Uma das maiores virtudes deste documentário é a forma como ele desdobra a complexa evolução do Mickey. Não é uma linha reta, viu? Não é um personagem estático. Malmberg, com um toque hábil, nos mostra como Mickey foi de um ratinho travesso e até um pouco anárquico para o símbolo de inocência e benevolência que conhecemos hoje. As entrevistas com figuras como Floyd Norman, um animador lendário cuja sabedoria parece transbordar da tela, e Eric Goldberg, com sua energia contagiante ao falar sobre o desenho, são ouro puro. Eles não apenas narram; eles mostram com suas expressões, com a forma como suas mãos gesticulam, a paixão e a técnica envolvidas em dar vida a esse ícone. A Carmenita Higginbotham, como historiadora, nos ajuda a ligar os pontos entre a imagem do Mickey e o pulso da América, as expectativas de uma nação.
| Atributo | Detalhe |
|---|---|
| Diretor | Jeff Malmberg |
| Produtores | Chris Shellen, Morgan Neville, Meghan Walsh |
| Elenco Principal | Floyd Norman, Carmenita Higginbotham, Eric Goldberg, Mark Henn, Randy Haycock |
| Gênero | Documentário |
| Ano de Lançamento | 2022 |
| Produtoras | Tremolo Productions, ABC News Studios |
A gente vê o camundongo se adaptar. Ele sobreviveu à Grande Depressão, oferecendo um alívio leve e otimista. Ele usou uniforme na Segunda Guerra Mundial, tornando-se um símbolo de patriotismo e união. Depois, com a ascensão da televisão e o boom dos parques temáticos, ele se transformou de estrela de cinema em embaixador global, o rosto de um império. Malmberg não tem medo de tocar nas nuances, nas ambiguidades. Será que Mickey perdeu um pouco de sua “faísca” original ao se tornar tão universal, tão seguro? O filme convida a essa reflexão, apresentando diferentes perspectivas sobre como sua personalidade se diluiu e se expandiu simultaneamente.

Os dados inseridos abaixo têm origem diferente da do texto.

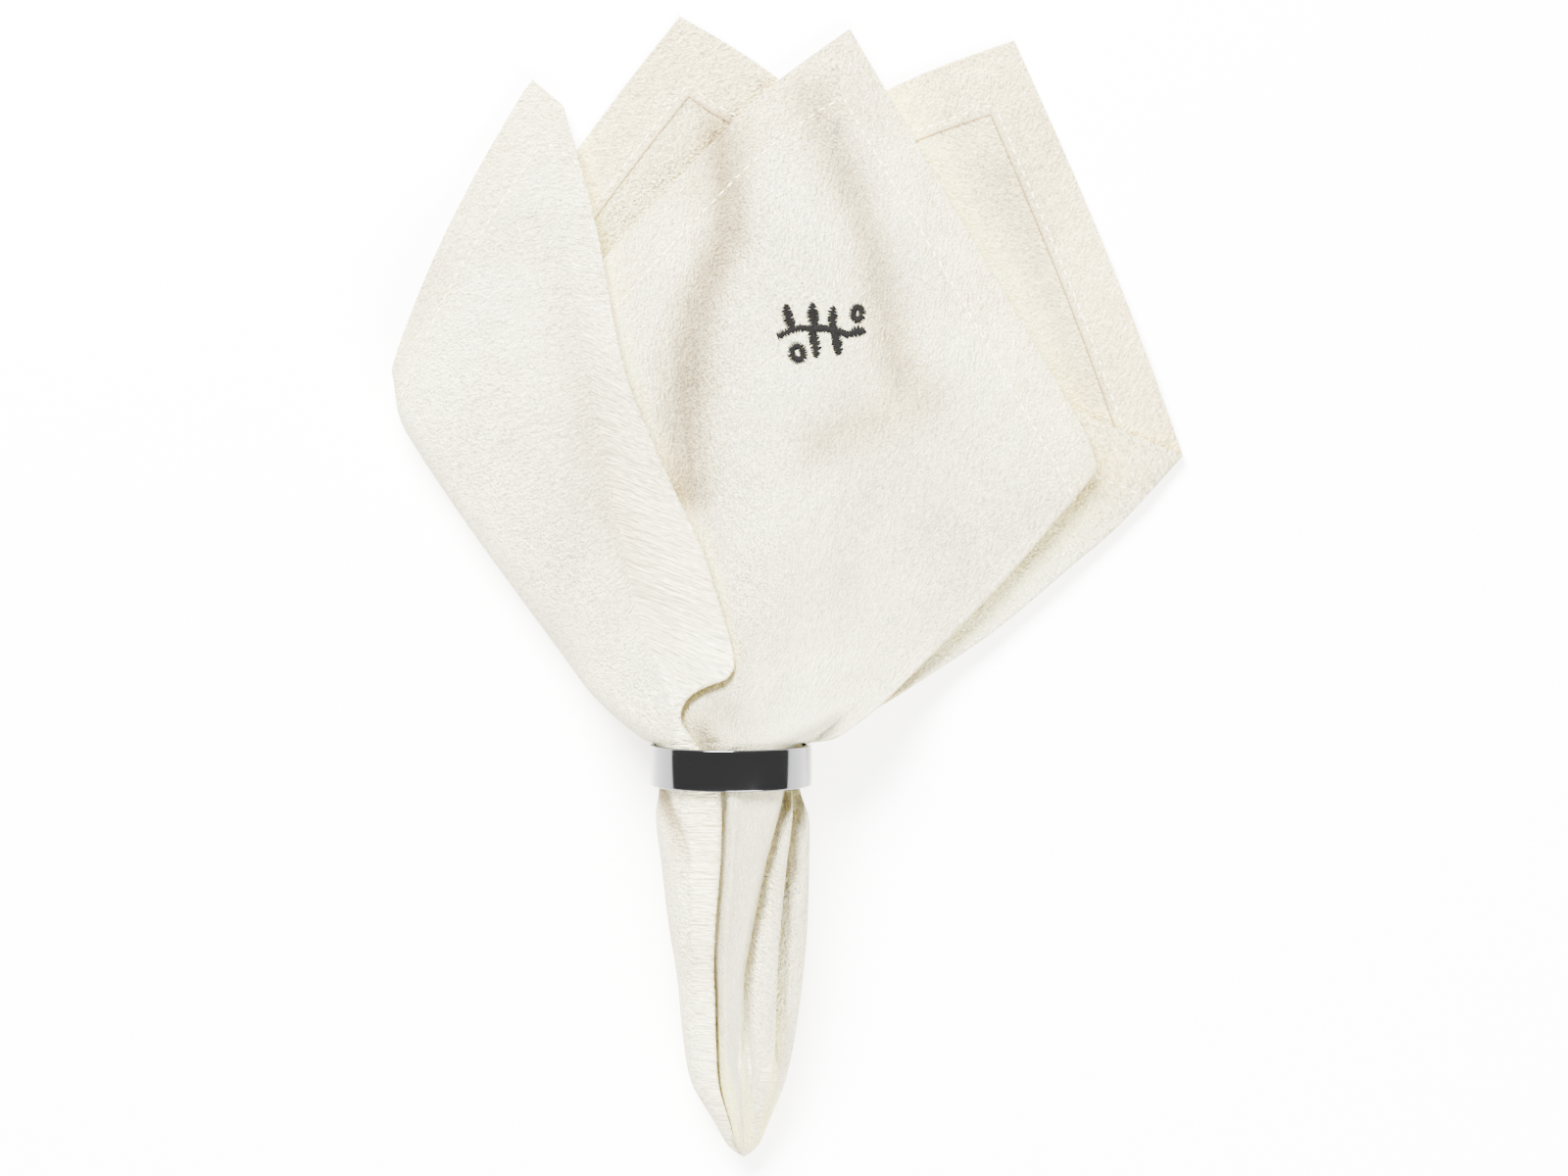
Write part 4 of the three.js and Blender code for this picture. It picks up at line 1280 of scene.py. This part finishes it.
bmesh.ops.recalc_face_normals(bm, faces=bm.faces[:])
for face in bm.faces:
    face.smooth = True
ring_mesh = bpy.data.meshes.new("napkin_ring")
bm.to_mesh(ring_mesh)
bm.free()
ring = bpy.data.objects.new("napkin_ring", ring_mesh)
bpy.context.collection.objects.link(ring)
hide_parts("ring")
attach(ring, "root")
print("ring faces:", len(ring_mesh.polygons), "height", round(ring.dimensions.z / MM, 1), "mm")

# %% Ring material
STEEL = (0.077, 0.077, 0.079, 1)
STEEL_ROUGHNESS = (0.05, 0.12)


def polished_steel():
    material, nodes, links, shader = new_material("polished_steel")
    where = nodes.new("ShaderNodeTexCoord")
    shader.inputs["Base Color"].default_value = STEEL
    shader.inputs["Metallic"].default_value = 1.0
    smudges = noise_node(nodes, links, where.outputs["Object"], 90, 3.0)
    hairlines = noise_node(nodes, links, where.outputs["Object"], 900, 2.0, (0.06, 3.0, 0.06))
    polish = map_range(nodes, links, smudges, 0.3, 0.75, *STEEL_ROUGHNESS)
    links.new(polish, shader.inputs["Roughness"])
    bump = nodes.new("ShaderNodeBump")
    bump.inputs["Strength"].default_value = 0.15
    bump.inputs["Distance"].default_value = 0.01 * MM
    links.new(hairlines, bump.inputs["Height"])
    links.new(bump.outputs["Normal"], shader.inputs["Normal"])
    return material


ring_mesh.materials.append(polished_steel())

# %% [markdown]
# ## Floor, light and camera
# The napkin lies on a plain white surface. The polished ring shows what is around it: the room above
# is dark, so most of the band is dark, and only its flanks mirror the white table. So the lamps are
# two wide soft boxes beyond the fan and beyond the tail, where the band can't see them. The room is
# dim overhead, with pale screens at the two ends that light the band's rounded edges. The camera
# hangs well above the middle of the napkin and looks straight down.

# %% Floor
FLOOR_SIZE = 6.0
FLOOR_GLOW = 1.8
bm = bmesh.new()
bmesh.ops.create_grid(bm, x_segments=1, y_segments=1, size=FLOOR_SIZE / 2)
floor_mesh = bpy.data.meshes.new("floor")
bm.to_mesh(floor_mesh)
bm.free()
floor = bpy.data.objects.new("floor", floor_mesh)
bpy.context.collection.objects.link(floor)
floor_white, _, _, floor_shader = new_material("floor_white")
floor_shader.inputs["Base Color"].default_value = (0.93, 0.93, 0.93, 1)
floor_shader.inputs["Emission Color"].default_value = (1, 1, 1, 1)
floor_shader.inputs["Emission Strength"].default_value = FLOOR_GLOW
floor_shader.inputs["Roughness"].default_value = 0.9
floor_mesh.materials.append(floor_white)

# %% Lamps
def soft_box(name, where, size, power, aim=(0, 0, 0.01)):
    lamp = bpy.data.lights.new(name, "AREA")
    lamp.shape = "RECTANGLE"
    lamp.size, lamp.size_y = size
    lamp.energy = power
    holder = bpy.data.objects.new(name, lamp)
    holder.location = where
    holder.rotation_euler = (Vector(aim) - Vector(where)).to_track_quat("-Z", "Y").to_euler()
    bpy.context.collection.objects.link(holder)


soft_box("key_beyond_fan", (-0.35, 1.0, 1.05), (0.9, 0.6), 325)
soft_box("fill_beyond_tail", (0.45, -1.1, 1.0), (1.2, 0.7), 160)
ROOM_OVERHEAD = 0.60  # what the band mirrors
ROOM_ENDS = 1.8  # pale screens beyond the fan and beyond the tail
SCREENS_FROM = (0.3, 0.6)  # how far a direction leans to either end where the screens begin and are full
world = bpy.context.scene.world or bpy.data.worlds.new("room")
bpy.context.scene.world = world
world.use_nodes = True
nodes, links = world.node_tree.nodes, world.node_tree.links
background = nodes.get("Background") or nodes.new("ShaderNodeBackground")
background.inputs["Color"].default_value = (1, 1, 1, 1)
where = nodes.new("ShaderNodeTexCoord")
split = nodes.new("ShaderNodeSeparateXYZ")
links.new(where.outputs["Generated"], split.inputs["Vector"])
beside = math_node(nodes, links, "ABSOLUTE", split.outputs["Y"])
bright = map_range(nodes, links, beside, *SCREENS_FROM, ROOM_OVERHEAD, ROOM_ENDS)
links.new(bright, background.inputs["Strength"])

# %% Camera
CAMERA_HEIGHT = 1.5
PIXELS_PER_MM = 4.1  # in the photograph, at the height of the fan
IMAGE_WIDTH = 1600
SENSOR = 36.0
FAN_HEIGHT = 0.005
camera_data = bpy.data.cameras.new("camera")
camera_data.sensor_width = SENSOR
seen_width = IMAGE_WIDTH / PIXELS_PER_MM * MM
camera_data.lens = SENSOR * (CAMERA_HEIGHT - FAN_HEIGHT) / seen_width
camera = bpy.data.objects.new("camera", camera_data)
middle_px, rim_px = (800, 600), (746, 757)  # image middle, and the middle of the ring's upper rim
across_mm = (middle_px[0] - rim_px[0]) / PIXELS_PER_MM
up_mm = (rim_px[1] - middle_px[1]) / PIXELS_PER_MM
above = place((across_mm, up_mm, 0.0))
camera.location = (above[0], above[1], CAMERA_HEIGHT)
bpy.context.collection.objects.link(camera)
bpy.context.scene.camera = camera
print("camera over", [round(v, 4) for v in above], "lens", round(camera_data.lens, 1), "mm")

A montagem é um espetáculo à parte. Transita com fluidez entre imagens de arquivo raras, clipes de curtas clássicos e entrevistas contemporâneas, criando um fluxo que é ao mesmo tempo informativo e profundamente emotivo. Em um momento, você está rindo com as palhaçadas iniciais do Mickey; no outro, você está refletindo sobre a carga cultural que ele carrega. É uma dança bem orquestrada que captura não apenas a trajetória do personagem, mas também o legado inegável do próprio Walt Disney.
Quando os créditos sobem, a gente não sente que acabou de assistir a uma aula de história, mas sim que teve uma conversa íntima sobre um amigo antigo que a gente pensava que conhecia, mas que se revelou muito mais complexo e fascinante. Mickey: A História de um Camundongo é um filme que nos lembra que, por trás de cada traço de caneta, por trás de cada frame animado, há uma história humana de paixão, inovação e adaptação. E isso, meu caro leitor, é o que o torna um documentário que merece ser redescoberto e apreciado, mesmo anos depois de seu lançamento. É um convite para olhar de novo para o camundongo que, por mais de nove décadas, tem sido mais do que um desenho: tem sido um espelho da nossa própria jornada.